The residential category had a 36 percent share in the total energy sales mix during the nine-month period of 2024.
Despite challenges such as the exit of offshore gaming operations following President Ferdinand Marcos’ directive and the ongoing work-from-home arrangements, Meralco had an eight percent increase in its commercial sales, rising from 14,122 GWh last year to 15,621 GWh this year.
This was because real estate has experienced a spike in energy consumption due to surging office occupancy rates from mixed-use developments, while retail, restaurants, and hotels, anchored on new mall openings, are booming from the increased leisure activities.
Subsequently, the nine-month period poised an increase in the commercial segment, accounting for 37 percent of the total energy sales mix, which has been steady since last year.
Industrial sales are also seeing recovery with a two percent increase from 10,570 GWh to 10,743 GWh. This was due to the rise in production lines from the plastics and food and beverage industries, especially with the ongoing academic year and holidays.
Moreover, sales volumes in the industrial sector boosted with the help of the semiconductor and non-metallic sectors, but they were affected by the steel sector and the lower dispatch from embedded generators.
This prompted a 26 percent decline in Meralco’s total energy sales mix from January to September of this year.
Meralco assured that its 12-month moving average system loss remained below the indicative regulatory cap at 6.04 percent.
Ronnie L. Aperocho, Meralco executive vice president and chief operating officer, explained that the company has been anticipating the needs of its consumers and developing projects that would provide long-term benefits.
“With our customer count seen breaching the eight-million mark, we foresee the need to be even more aggressive in investing in grid modernization projects and operational efficiency through advanced metering infrastructure that will make our network more robust, more resilient, and more intelligent,” he said.
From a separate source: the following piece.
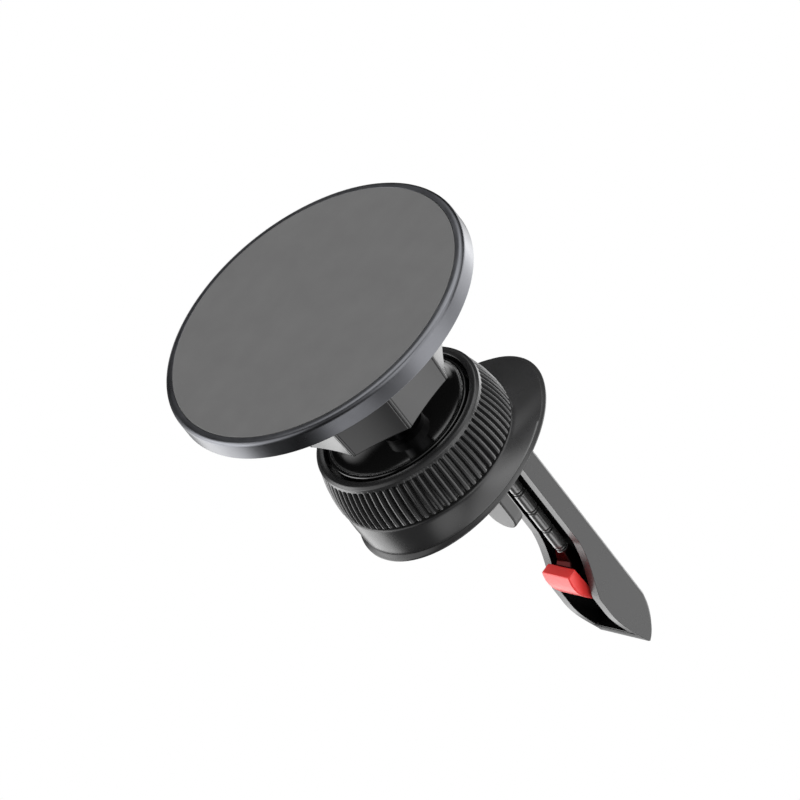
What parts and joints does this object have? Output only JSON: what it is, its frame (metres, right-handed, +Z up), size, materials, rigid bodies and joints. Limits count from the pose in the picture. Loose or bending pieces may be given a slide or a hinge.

“Equally significant for Meralco is making sure that we are prepared to meet the supply needs of customers without unnecessarily exposing them to volatile energy prices. To this end, our efforts are centered on competitive biddings, which historically yielded the lowest rates that translate into savings for our millions of customers. While there are still a lot of things to be done, our customers can be assured that Meralco will remain proactive in working with the energy industry players, and the regulator, in promoting consumer welfare.”